Dr. OYA BOZKURT (Özel Gaziosmanpaşa Hastanesi Psikiyatristi)
BEKARLARDA KANSER RİSKİ FAZLA
Bazı çalışmalarda bekarların, evlilere göre yaşam boyu hastalanma riskinin yüksek olduğu ortaya çıkmıştır. Hatta boşanmış kişilerde; bu riskin, hiç evlenmemiş kişilere oranla daha yüksek olduğunu gösteren araştırmalar da vardır. Çocuk ve eşin olmamasının yanı sıra, yakın akraba ilişkilerinin eksikliği de bunda önemli rol oynamaktadır.

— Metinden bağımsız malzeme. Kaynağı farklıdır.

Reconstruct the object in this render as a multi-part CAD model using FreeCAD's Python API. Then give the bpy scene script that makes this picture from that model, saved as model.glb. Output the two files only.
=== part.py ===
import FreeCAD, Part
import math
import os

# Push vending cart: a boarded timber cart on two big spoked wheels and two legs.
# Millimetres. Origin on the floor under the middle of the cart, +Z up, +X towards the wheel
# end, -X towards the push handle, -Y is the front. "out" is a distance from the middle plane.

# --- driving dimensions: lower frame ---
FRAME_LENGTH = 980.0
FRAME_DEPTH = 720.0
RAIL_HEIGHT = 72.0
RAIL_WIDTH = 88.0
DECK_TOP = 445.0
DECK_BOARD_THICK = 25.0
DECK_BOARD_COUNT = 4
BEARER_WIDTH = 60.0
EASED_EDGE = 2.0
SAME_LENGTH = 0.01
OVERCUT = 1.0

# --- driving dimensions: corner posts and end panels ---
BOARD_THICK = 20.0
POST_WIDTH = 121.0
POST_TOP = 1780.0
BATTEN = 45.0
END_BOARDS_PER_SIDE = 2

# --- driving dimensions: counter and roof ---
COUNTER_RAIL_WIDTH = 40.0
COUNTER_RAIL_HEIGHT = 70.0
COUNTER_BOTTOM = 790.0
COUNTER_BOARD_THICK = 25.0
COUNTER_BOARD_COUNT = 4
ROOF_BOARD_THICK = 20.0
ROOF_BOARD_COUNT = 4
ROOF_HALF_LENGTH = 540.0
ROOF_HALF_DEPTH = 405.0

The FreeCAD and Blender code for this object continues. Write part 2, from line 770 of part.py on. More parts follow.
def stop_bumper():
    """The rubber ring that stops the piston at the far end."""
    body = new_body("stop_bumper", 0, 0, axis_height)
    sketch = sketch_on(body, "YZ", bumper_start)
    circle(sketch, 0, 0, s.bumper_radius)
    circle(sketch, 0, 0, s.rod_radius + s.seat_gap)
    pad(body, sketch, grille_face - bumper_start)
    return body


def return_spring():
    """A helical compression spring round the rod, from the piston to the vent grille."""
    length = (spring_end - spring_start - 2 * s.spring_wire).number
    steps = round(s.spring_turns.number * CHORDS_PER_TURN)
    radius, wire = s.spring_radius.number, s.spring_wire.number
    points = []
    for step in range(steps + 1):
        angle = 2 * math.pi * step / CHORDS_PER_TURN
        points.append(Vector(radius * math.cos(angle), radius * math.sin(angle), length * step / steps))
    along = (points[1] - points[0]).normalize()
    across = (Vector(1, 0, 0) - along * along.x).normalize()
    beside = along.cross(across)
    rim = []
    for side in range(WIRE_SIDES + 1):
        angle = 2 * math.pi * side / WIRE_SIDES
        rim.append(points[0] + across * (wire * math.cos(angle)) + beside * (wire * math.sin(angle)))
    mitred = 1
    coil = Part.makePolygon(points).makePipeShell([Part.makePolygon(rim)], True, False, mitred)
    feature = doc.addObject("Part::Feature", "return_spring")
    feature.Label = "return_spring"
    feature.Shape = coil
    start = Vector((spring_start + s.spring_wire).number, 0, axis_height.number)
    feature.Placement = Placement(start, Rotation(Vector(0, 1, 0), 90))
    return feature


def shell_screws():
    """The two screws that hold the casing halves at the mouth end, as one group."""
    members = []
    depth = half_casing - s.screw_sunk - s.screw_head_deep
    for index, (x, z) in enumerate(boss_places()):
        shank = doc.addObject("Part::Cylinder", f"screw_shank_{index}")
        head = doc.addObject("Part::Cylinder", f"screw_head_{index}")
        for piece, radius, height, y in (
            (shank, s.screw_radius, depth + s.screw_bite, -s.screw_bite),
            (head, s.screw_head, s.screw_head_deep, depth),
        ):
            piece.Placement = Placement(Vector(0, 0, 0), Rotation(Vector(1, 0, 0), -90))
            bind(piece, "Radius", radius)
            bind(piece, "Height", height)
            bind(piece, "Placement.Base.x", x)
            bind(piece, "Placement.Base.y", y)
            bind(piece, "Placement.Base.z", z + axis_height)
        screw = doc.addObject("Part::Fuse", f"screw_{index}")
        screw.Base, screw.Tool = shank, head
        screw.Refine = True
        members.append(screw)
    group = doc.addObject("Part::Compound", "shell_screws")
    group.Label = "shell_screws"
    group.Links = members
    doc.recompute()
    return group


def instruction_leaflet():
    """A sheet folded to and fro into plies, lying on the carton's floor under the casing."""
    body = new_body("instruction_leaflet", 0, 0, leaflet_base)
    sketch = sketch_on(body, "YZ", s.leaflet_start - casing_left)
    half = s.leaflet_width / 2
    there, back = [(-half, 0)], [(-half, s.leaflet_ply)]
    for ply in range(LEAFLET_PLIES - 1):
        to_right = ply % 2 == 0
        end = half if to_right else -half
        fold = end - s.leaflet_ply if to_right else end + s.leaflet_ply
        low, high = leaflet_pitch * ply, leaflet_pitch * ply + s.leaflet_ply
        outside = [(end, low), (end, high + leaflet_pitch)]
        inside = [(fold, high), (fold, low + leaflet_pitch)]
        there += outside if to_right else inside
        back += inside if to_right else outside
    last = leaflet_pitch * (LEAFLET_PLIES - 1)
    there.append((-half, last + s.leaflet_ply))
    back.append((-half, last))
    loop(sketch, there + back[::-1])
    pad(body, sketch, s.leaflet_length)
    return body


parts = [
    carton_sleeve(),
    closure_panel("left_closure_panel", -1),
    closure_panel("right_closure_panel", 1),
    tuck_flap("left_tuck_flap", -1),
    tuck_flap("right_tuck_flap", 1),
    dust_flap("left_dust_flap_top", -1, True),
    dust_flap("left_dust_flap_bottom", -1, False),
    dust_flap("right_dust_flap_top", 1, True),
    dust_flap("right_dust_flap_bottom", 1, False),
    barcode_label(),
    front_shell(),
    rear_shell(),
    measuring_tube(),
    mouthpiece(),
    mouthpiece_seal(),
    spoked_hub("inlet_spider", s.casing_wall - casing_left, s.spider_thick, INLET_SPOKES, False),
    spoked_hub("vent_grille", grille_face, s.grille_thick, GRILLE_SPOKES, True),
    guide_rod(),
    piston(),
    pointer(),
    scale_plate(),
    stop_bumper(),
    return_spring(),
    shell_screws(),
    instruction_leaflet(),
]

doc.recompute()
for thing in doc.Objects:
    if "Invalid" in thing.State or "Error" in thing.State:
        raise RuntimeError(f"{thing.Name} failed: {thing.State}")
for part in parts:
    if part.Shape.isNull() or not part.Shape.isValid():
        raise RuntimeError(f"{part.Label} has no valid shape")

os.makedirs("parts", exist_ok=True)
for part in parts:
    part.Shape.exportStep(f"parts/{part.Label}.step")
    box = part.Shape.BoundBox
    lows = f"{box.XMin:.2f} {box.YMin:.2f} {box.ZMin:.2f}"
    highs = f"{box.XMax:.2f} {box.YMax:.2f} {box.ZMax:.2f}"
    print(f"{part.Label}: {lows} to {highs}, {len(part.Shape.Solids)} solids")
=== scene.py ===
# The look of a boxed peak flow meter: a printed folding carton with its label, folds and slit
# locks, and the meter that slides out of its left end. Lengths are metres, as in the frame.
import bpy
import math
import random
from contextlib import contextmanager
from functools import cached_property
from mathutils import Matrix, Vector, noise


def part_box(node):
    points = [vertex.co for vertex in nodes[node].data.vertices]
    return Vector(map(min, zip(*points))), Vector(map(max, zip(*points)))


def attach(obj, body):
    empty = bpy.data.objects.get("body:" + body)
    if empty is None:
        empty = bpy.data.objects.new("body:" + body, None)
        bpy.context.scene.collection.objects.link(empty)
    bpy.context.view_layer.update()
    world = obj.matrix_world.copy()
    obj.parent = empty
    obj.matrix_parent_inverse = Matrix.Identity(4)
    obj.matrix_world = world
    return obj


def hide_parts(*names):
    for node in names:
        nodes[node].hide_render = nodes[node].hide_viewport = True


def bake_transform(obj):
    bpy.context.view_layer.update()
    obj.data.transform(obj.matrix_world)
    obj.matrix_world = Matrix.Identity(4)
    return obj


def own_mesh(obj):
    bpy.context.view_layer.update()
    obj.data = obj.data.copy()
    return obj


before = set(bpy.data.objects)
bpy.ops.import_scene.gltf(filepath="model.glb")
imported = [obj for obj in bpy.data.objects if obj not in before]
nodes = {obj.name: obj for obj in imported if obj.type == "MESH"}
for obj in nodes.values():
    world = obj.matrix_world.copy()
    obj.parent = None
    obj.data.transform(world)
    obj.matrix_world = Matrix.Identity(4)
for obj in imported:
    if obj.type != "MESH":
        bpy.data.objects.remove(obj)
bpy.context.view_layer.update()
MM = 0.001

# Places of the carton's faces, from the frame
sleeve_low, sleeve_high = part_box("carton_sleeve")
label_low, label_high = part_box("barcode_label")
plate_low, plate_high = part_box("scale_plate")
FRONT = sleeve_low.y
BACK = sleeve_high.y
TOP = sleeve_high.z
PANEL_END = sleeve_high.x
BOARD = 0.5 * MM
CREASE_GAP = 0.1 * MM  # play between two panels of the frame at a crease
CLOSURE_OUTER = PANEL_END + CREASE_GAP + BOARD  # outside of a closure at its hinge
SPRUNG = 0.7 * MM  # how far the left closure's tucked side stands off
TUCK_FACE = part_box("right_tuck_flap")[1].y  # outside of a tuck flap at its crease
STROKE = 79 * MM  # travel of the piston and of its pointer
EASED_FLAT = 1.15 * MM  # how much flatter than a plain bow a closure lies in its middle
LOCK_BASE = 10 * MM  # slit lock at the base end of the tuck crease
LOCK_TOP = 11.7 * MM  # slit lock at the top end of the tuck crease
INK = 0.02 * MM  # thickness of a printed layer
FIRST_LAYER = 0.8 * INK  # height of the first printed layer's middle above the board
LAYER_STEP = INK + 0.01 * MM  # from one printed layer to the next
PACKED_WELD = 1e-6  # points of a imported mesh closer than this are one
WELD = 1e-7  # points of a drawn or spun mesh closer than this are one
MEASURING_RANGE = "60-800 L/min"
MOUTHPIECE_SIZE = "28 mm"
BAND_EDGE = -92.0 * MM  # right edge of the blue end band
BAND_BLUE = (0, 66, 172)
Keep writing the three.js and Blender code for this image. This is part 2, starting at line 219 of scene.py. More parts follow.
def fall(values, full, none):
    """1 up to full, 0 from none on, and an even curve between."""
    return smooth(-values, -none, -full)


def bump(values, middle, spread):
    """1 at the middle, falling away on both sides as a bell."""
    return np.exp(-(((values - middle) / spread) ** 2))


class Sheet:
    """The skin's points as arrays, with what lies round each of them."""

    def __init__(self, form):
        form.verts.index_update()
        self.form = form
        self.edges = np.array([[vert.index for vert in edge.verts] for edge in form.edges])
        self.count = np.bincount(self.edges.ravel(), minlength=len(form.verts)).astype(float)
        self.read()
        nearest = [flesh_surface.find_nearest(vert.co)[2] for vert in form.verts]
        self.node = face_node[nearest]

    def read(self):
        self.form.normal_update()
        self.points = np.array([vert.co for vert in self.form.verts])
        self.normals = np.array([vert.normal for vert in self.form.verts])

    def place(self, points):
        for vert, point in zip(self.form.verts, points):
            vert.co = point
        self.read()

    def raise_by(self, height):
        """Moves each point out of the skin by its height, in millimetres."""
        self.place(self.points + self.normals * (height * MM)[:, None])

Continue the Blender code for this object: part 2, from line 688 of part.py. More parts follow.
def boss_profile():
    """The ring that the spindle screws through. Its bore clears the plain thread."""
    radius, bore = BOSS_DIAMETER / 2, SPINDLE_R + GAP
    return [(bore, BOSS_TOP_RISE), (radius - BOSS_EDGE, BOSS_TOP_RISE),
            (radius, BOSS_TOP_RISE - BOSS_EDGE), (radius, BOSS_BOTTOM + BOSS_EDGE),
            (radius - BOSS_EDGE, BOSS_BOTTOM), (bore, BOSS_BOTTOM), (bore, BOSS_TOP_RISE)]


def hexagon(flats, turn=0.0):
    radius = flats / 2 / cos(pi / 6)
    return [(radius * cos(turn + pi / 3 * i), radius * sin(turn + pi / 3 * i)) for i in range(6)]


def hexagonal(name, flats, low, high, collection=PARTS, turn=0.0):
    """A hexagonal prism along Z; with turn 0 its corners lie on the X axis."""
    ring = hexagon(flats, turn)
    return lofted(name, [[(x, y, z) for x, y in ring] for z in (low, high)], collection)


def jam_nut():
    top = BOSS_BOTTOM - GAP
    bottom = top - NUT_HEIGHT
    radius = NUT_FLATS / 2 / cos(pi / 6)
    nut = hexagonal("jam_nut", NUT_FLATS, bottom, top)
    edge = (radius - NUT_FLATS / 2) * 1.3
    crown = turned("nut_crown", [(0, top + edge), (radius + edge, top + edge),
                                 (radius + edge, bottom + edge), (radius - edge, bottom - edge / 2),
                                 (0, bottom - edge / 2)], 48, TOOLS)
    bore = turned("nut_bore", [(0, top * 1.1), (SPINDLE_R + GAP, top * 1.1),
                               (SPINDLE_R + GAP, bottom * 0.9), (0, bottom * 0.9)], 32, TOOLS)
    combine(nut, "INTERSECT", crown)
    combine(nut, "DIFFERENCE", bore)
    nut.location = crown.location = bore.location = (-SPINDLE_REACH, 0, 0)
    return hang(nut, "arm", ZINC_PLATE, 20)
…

Bekarların veya boşanmış kişilerin güvenli olmayan cinsel ilişkileri, ölümcül hastalık riskini de beraberinde getirmektedir.
Günümüzde hiç evlenmemiş insanlarda, evli olanlara oranla; Alzheimer, yumurtalık, rahim ve meme kanseri ile bazı ruhsal bozukluklara çok daha sık rastlanmaktadır.
ÇAĞATAY DEMİR (Beslenme ve Diyet Uzmanı)
SORUMLULUKLAR şiş manlat ıyor
Kadınlar evlilik öncesinde aileleri ile yaşarken, daha sağlıklı beslenirler. Ailelerinin evlerinde sebze gibi lif içeriği yüksek ve kalorisi düşük olan yiyecekleri daha sık tüketirler. Ayrıca bekar kadınların ev işleriyle ilgili sorumlulukları az olduğu için, spora da daha çok vakit ayırırlar.
Evlilikle birlikte çalışan kadının sorumluğu artar. Ev işleri ve yemek kadının üzerine kalır. Çiftler çoğu zaman dışarıdan hazır gıdalara yönelirler. Bu da kadının kilo almasına neden olur.
Bekar yaşam, pek çok erkek için sağlıksız beslenme demektir. Boşanan erkeklerin kilo alması tamamen bekar hayatın getirdiği düzensiz yaşamdan kaynaklanır.
PSİKOLOG BETÜL BİLGEN (Avcılar Medicana Hastanesi)
Medeni haliyle ilgili de ğildir
Şişmanlığın medeni durumla ilgisi olmadığını, kişinin tamamen yaşam kalitesi ve beslenme disipliniyle ilgili olduğunu düşünüyorum. Çünkü ev işleri, kadınların spora ayıracakları zamanı tamamen almaz. Ayrıca günümüzde eşler ev işlerinde birbirlerine çok yardımcı oluyor, işleri paylaşabiliyorlar.
TAMAMEN KİŞİSELDİR
Bekar kadınların; bakımlı görünmek uğruna zayıf kalabilme isteğinin evlilikle birlikte yok olması, evliliğin getirdiği mutsuzluk olarak yorumlanabilir ama bu tamamen kişiseldir. Ayrıca boşanma sonrası kilosuna çok dikkat eden, spor yapan erkekler de vardır.